Either by bridges that are small pieces of software that makes one service
communicate with another without being aware of it, or by all these services
adhering to a standard API to perform most common tasks.
- Mobile Support:one of the main reasons of having a always-available service is to be able to access from your smartphone. Support for smartphones is a must for any cloud service, commercial or personal. This support can be through web or native apps, depending on the kind of service consumed.
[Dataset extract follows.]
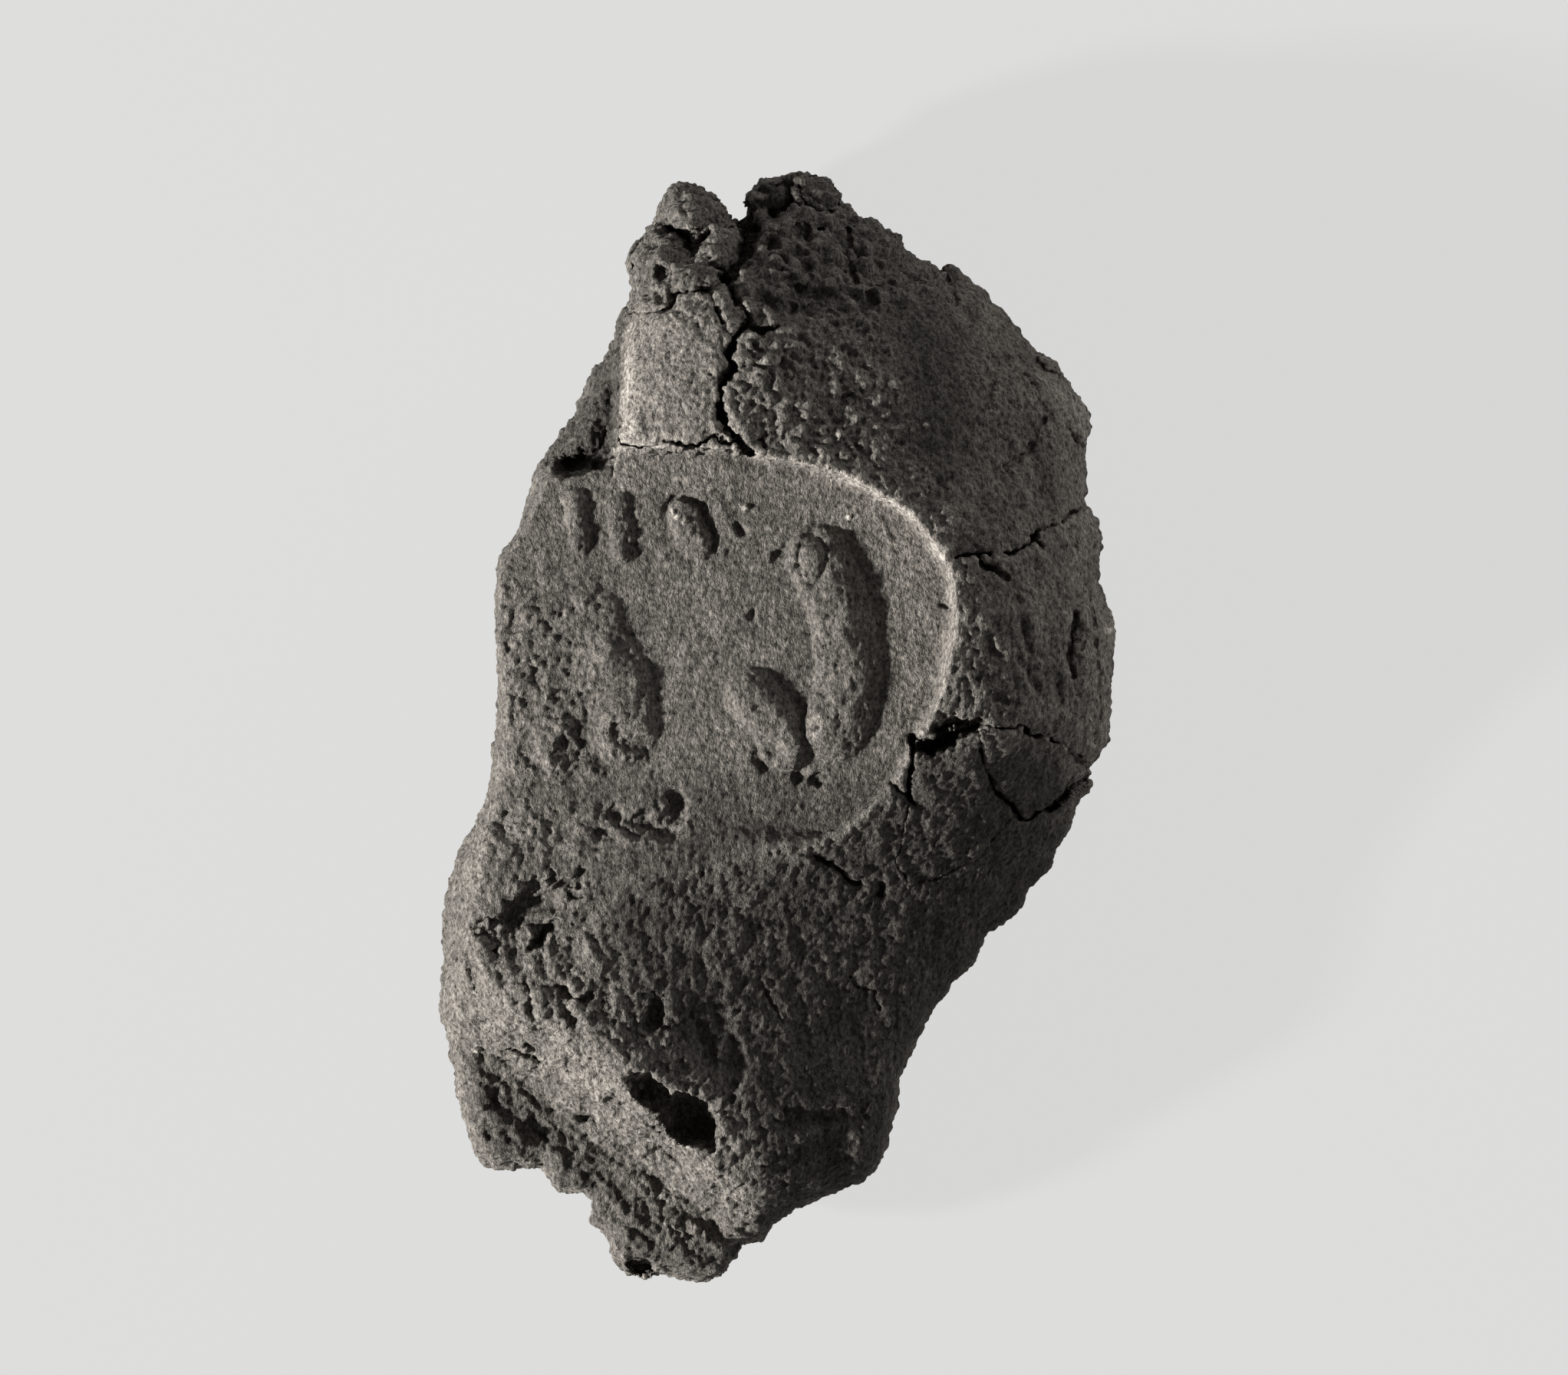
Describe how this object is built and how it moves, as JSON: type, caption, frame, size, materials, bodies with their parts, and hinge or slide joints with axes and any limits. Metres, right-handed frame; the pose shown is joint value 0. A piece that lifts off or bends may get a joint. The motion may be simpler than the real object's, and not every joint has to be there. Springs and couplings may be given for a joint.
{
  "type": "clay bulla",
  "caption": "Lump of fired clay with an oval stamped seal field, a rope impression across its lower end, a cleft top, and cracked fragments seated in their sockets.",
  "frame": {"origin": "centre of the bounding box in plan, on the flat back that the lump rests on", "axes": "+Z out of the stamped face, +Y along the length towards the cleft end, +X towards the full shoulder"},
  "size_m": [0.0302, 0.0498, 0.0173],
  "materials": {
    "fired_clay": "matt, coarse and crumbly, with fine sand grain"
  },
  "bodies": {
    "root": {"clay_body": "fired_clay", "knob_tip": "fired_clay", "knob_base": "fired_clay", "upper_left_plate": "fired_clay", "fork_chip": "fired_clay", "shoulder_plate": "fired_clay", "lower_right_plate": "fired_clay", "top_nodule": "fired_clay"}
  },
  "joints": []
}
Frankly, I don’t know what to
make of this idea. I’m certainly not the first to come forward with some sort
of proposal for a Personal Cloud. I’m aware of at least one other proposal (by
@windley) which can be found
here but it’s more of a complete
platform for personal clouds that require building a new type of operating
system. Promising idea but strikes more as a Computer Science project rather
than a piece of software than can be built and used in the near future.
I think this could be a big project that brings
together all the pieces of open source projects together in one proposal that
stands side by side with current offers from Apple, Microsoft and Google. Not
only that it would an alternative, but also it would be good for software and
for the benefit of users.
Update: Earlier version of this post didn't included Mobile Support as a key issue to be addressed when building personal clouds.